• **What the task requires**: Which lines below hold the word "code"? Copy all of them.

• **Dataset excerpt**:
--*--
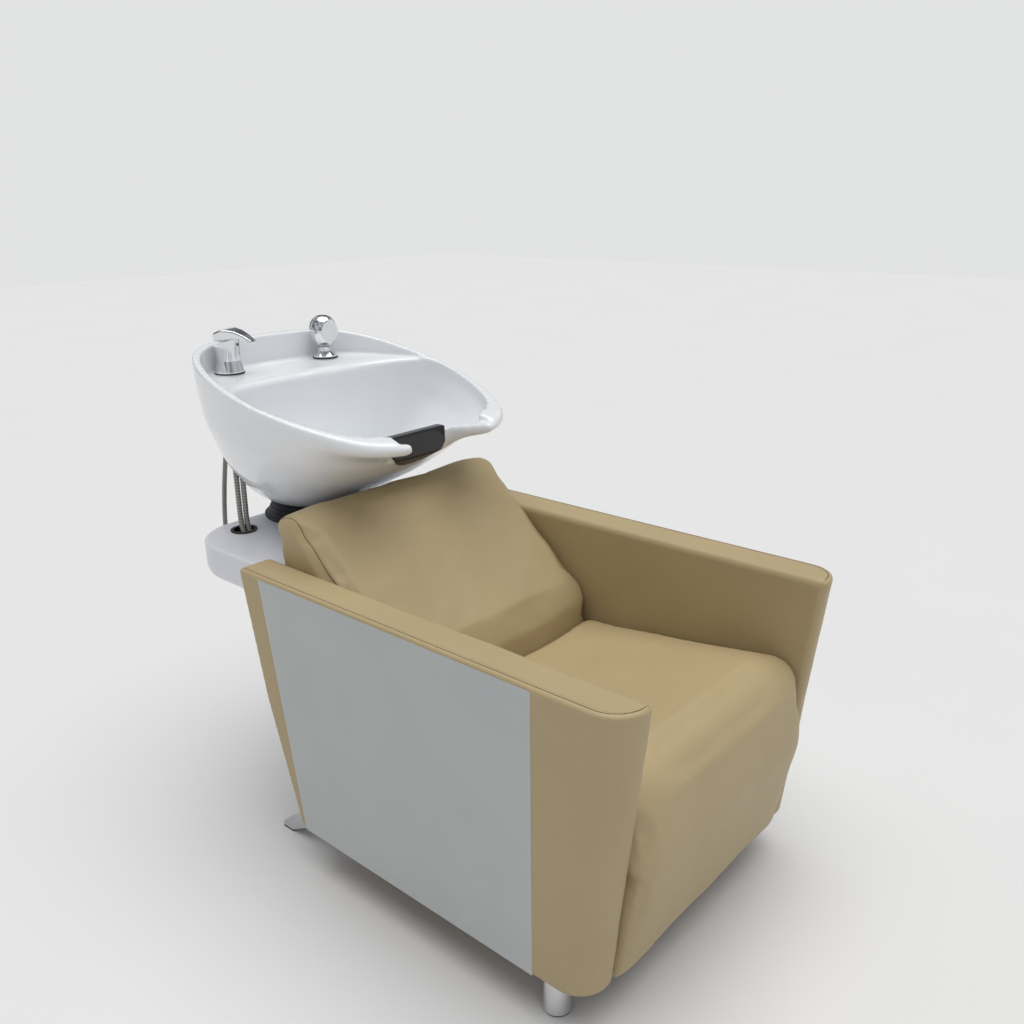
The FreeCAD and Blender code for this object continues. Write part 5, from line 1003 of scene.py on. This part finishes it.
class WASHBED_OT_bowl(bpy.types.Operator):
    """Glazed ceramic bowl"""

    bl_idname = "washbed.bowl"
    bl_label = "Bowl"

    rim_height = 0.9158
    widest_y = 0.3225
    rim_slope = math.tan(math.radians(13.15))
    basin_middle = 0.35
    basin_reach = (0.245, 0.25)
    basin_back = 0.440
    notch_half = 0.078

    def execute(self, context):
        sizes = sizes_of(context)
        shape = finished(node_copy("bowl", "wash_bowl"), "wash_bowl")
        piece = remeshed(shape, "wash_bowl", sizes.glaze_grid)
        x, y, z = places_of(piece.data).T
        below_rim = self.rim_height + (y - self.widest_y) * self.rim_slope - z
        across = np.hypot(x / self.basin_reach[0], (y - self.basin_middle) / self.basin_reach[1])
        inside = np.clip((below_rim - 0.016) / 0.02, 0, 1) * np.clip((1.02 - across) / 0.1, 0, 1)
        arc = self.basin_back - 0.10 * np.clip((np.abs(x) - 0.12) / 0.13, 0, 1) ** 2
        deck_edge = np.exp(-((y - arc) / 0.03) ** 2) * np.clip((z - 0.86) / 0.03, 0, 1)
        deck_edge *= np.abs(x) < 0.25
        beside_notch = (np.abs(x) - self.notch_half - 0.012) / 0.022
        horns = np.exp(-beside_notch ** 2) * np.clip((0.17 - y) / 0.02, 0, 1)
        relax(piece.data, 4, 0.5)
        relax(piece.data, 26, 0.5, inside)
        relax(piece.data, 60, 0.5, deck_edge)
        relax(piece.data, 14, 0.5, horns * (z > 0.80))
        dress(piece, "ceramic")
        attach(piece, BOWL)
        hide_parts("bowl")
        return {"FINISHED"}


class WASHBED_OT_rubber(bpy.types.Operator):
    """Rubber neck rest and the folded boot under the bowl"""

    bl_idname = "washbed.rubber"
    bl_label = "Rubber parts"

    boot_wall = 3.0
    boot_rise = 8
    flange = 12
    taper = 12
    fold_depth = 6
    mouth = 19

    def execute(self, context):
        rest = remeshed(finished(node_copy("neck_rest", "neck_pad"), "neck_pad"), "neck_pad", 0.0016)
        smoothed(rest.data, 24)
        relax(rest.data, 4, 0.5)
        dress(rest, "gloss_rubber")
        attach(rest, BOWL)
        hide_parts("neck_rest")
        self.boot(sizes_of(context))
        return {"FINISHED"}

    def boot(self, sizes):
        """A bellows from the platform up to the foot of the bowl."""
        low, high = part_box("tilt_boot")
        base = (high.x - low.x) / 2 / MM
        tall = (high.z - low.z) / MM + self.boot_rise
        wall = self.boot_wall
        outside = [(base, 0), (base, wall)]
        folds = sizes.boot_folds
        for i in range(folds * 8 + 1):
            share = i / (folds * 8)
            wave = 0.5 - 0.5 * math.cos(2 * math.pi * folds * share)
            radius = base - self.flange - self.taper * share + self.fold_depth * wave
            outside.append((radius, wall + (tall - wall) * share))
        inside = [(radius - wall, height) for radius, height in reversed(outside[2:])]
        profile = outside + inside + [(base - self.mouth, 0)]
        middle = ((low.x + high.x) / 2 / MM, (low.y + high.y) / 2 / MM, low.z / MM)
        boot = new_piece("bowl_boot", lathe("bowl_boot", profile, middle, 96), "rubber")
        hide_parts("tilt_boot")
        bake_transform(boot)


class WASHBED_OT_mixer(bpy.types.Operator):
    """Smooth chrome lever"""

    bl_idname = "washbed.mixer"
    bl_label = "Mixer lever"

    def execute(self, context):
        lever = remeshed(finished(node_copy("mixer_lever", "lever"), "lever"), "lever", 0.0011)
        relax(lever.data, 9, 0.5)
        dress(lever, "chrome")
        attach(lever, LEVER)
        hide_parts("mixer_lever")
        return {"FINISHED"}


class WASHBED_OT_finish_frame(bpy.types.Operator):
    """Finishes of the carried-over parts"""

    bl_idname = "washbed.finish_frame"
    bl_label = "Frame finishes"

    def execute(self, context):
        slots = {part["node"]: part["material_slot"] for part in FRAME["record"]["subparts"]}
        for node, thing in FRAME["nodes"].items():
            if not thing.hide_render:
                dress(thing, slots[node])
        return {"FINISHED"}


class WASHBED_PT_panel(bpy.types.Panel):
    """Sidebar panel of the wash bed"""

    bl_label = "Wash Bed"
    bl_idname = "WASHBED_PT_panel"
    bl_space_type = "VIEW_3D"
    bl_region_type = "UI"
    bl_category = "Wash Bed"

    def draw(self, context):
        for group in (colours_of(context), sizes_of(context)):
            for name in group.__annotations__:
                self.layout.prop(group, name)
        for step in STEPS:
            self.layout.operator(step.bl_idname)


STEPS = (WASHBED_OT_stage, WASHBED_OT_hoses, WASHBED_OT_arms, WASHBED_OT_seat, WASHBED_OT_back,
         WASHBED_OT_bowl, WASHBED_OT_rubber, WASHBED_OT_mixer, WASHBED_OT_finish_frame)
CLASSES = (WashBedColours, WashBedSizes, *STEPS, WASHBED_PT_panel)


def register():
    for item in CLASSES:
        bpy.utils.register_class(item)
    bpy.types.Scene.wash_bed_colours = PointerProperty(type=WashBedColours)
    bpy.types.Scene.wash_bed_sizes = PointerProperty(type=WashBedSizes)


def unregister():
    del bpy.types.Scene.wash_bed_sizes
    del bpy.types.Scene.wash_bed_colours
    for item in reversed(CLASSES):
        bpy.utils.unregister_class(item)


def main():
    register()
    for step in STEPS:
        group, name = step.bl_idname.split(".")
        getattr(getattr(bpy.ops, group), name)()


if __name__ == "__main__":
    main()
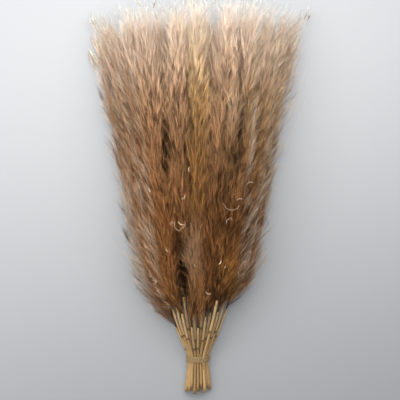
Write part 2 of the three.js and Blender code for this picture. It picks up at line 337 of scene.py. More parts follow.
--*--
• **Written reply**:
The FreeCAD and Blender code for this object continues. Write part 5, from line 1003 of scene.py on. This part finishes it.
Write part 2 of the three.js and Blender code for this picture. It picks up at line 337 of scene.py. More parts follow.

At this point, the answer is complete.